Chidambaram granted liberty to move appropriate Court for regular bail
Supreme Court now hears the SLP filed in relation to the cases filed by ED against P Chidambaram.
Sibal questions the handing over of certain documents in a sealed cover to the Delhi High Court. He says that P Chidambaram was not aware of these documents/notes.
If they discovered some material between the time FIR was filed and I was arrested, they should have summoned me and interrogated me. They cannot spring it like a surprise in the Court, Sibal.
The Will that was spoken about by SG in the earlier hearing is in public domain. The attachment of properties is known. They cannot just make statements like this. ED's only case is that he is not cooperating. This is not fair, this is media trial, Sibal
SG has contended discovery of large number of mails, bank accounts, among other things. All this was never out to Chidambaram. He was examined by ED thrice and only once by the CBI. Neither agencies put any of this before him.
They have to clarify when these documents and notes were discovered.
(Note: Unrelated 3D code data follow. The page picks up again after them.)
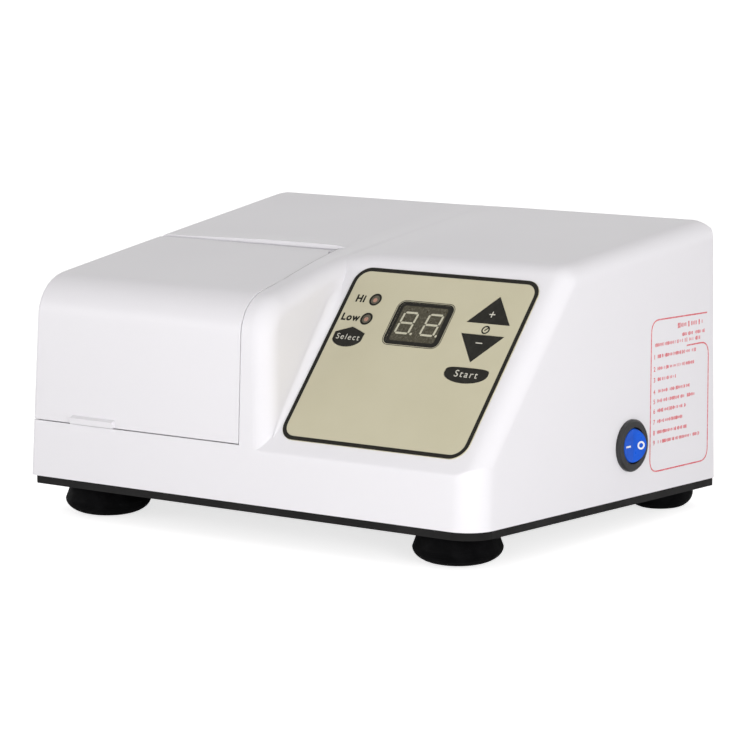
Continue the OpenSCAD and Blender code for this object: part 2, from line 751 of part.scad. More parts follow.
module control_board() {
    color("darkgreen") difference() {
        on_slope(board_x, board_t0) translate([0, 0, -board_depth - board_t])
            cube([board_w, board_h, board_t]);
        for (s = STANDOFFS) on_slope(s[0], s[1]) translate([0, 0, -board_depth - 5])
            cylinder(h = 10, r = 1.6);
    }
    color("#303034") on_slope(board_x + chip[0] - 4, board_t0 + chip[1] + 2)
        translate([0, 0, -board_depth - board_t - chip[2]]) cube(chip);
    color("#303034") on_slope(board_x + board_w - chip[0] + 2, board_t0 + board_h - buzzer_in)
        translate([0, 0, -board_depth - board_t - buzzer_h]) cylinder(h = buzzer_h, r = buzzer_h / 2);
}
module key_switches() {
    color("#303034") for (k = KEYS) on_panel(stem_at(k)[0], stem_at(k)[1])
        translate([0, 0, -board_depth]) difference() {
            translate([-3.5, -3.5, 0]) cube([7, 7, switch_h]);
            translate([0, 0, switch_floor]) cylinder(h = switch_h, r = stem_r + 0.06);
        }
}
module board_standoffs() {
    color("white") for (s = STANDOFFS) on_slope(s[0], s[1]) translate([0, 0, -board_depth])
        difference() {
            cylinder(h = board_depth - wall, r = standoff_r);
            translate([0, 0, -1]) cylinder(h = 7, r = 1.2);
        }
}

bezel_t = 2;
rocker_depth = 3;
rocker_r = 7.9;
rocker_pivot = bezel_t - rocker_depth;
rocker_pin_r = 1;
module switch_bezel() {
    color(BLACK) on_right(switch_y, switch_z) difference() {
        union() {
            rotate_extrude() polygon([[0, 0], [bezel_r, 0], [bezel_r, bezel_t - 0.8],
                [bezel_r - 0.8, bezel_t], [0, bezel_t]]);
            translate([0, 0, -22]) cylinder(h = 22.1, r = bezel_body_r);
            for (x = [-4, 4]) translate([x - 0.4, -2.4, -30]) cube([0.8, 4.8, 9]);
        }
        difference() {
            translate([0, 0, rocker_pivot - 9.5]) cylinder(h = 20, r = rocker_r + 0.2);
            rocker_pin(rocker_r + 1, rocker_pin_r);
        }
    }
}
module rocker_pin(reach, r) {
    translate([0, reach, rocker_pivot]) rotate([90, 0, 0]) cylinder(h = 2 * reach, r = r);
}
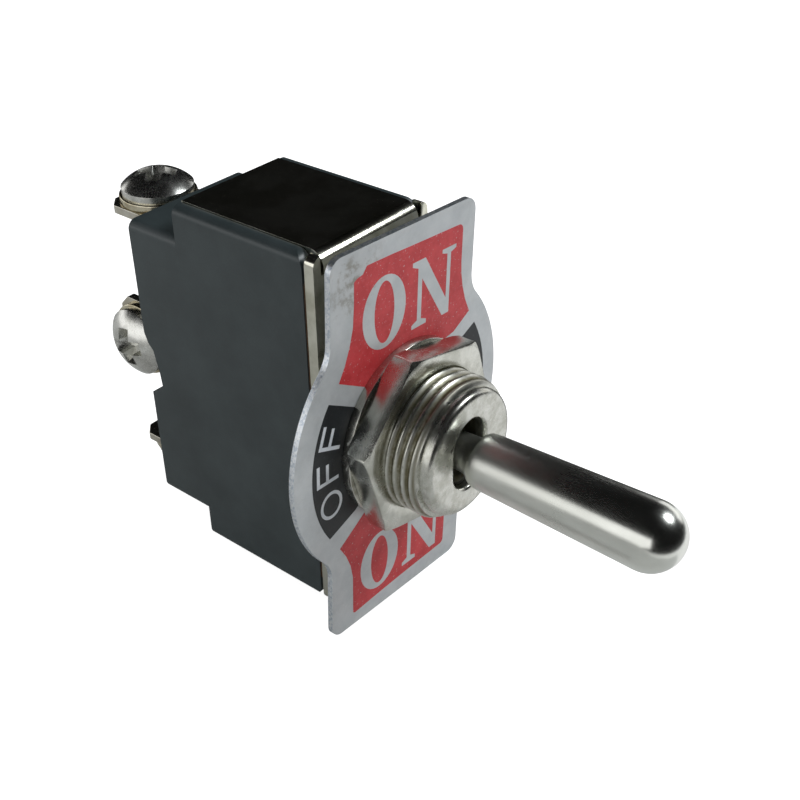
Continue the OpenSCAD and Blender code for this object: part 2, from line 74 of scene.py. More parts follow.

If it was before questioning, why didn't they confront him and if it was after questioning, then why was he not called again, Sibal
SG says Chidambaram is being evasive but the Court should peruse the questions that were put to him and the responses given by him to ascertain if he was being evasive.
The case is that Karti Chidambaram used his relationship with P Chidambaram to influence public servants to secure ex-post facto FIPB approvals for the downstream investment in INX media, Sibal
The CA Bhaskar Raman got bail, Karti Chidambaram got bail, Indrani and Peter Mukherjea are on default bail and no sanctions have been sought for the six government secretaries till now, Sibal
P Chidambaram is being made vicariously liable. The ED's case seems to be that since he's Karti's father, he must be involved... There is no chargesheet filed naming him so prima facie no offence has been committed, Sibal.
Sibal cites the judgment of a Constitution Bench of the Supreme Court in the case of Gurbaksh Singh on the issue of right of an accused for anticipatory bail.
If there is a money trail, there must be documents and the source of the monies traceable. What are they trying to find out? First probe, find out and then seek custody, Sibal
If something is found after probing documents, it should be put before the accused for him to give an explanation. Here it's a one way street where documents are produced in Court but not put before accused, Sibal
Great ignominy and humiliation is attached to an arrest. The moment someone is arrested, you destroy that man. You make believe that the man js guilty. That is what is happening here, Sibal
On the Delhi High Court, Sibal says what is the application of mind of the Judge when certain paragraphs are a word for word, comma for comma copy of the note submitted by the SG?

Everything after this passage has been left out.